The most important governance question for modern boards may therefore be a simple one: not whether directors would recognise a problem if they saw it, but whether the organisation’s governance architecture ensures that they will see it at all.
1 — Helen Bird, ‘Star Casino Judgment Left Directors off the Legal Hook’, The Australian Financial Review (12 March 2026)
2 — In Rich Austen J concluded at [7278]:
the discharge by directors of their ‘oversight’ duties, including their duties to monitor the company’s affairs and policies and to maintain familiarity of the company’s financial position, is not protected by the business judgment rule, because the discharge or failure to discharge those duties does not involve any business judgment as defined
3 — Gold Ribbon (Accountants) Pty Ltd v Sheers [2006] QCA 335
4 — ASIC v Healey [2011] FCA 717 (The Centro Case)
5 — ASIC v Cassimatis (No 8) [2016] FCA 1023 (Storm Financial Case)
6 — ASIC v Vocation [2019] FCA 1607
7 — ASIC v Fortescue Metals Group [2011] FCAFC 19
8 — Nettle J in “The Changing Position and Duties of Company Directors” (2018) 41 Melbourne University Law Review 1402 at 1417. The author refers to a study by Varzaly that found that:
In the 10 years following the enactment of the statutory business judgment rule, there was only one case in which the defence was successfully invoked, and that was by a receiver, not a director”

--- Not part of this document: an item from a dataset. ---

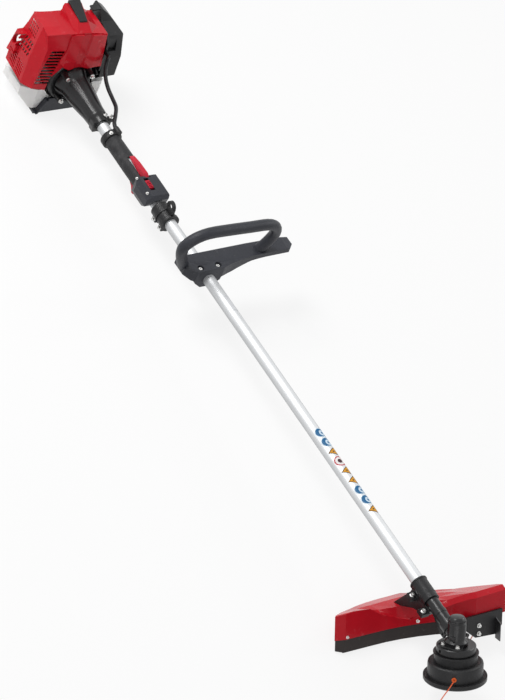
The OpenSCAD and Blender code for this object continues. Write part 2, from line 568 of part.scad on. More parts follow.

9 — In re Caremark International Inc Derivative Litigation (1996)
10 — The Explanatory Memorandum to the Corporate Law Economic Reform Program Bill 1998 described the rule as a “rebuttable presumption in favour of directors” and stated it would provide “a clear presumption in favour of a director’s judgment”. The courts’ treatment of the rule has significantly undercut its intended protective effect.
11 — ASIC v Rich (2009) 236 FLR 1
12 — ASIC v Healey (2011) 196 FCR 291
13 — Australian Securities and Investments Commission v Hellicar (2012) 247 CLR 345
14 — ASIC v Cassimatis (No 8) (2016) 336 ALR 209; ASIC v Mariner Corporation Ltd (2015) 241 FCR 502; ASIC v Vocation Ltd (in liq) (2019) 140 ACSR 189.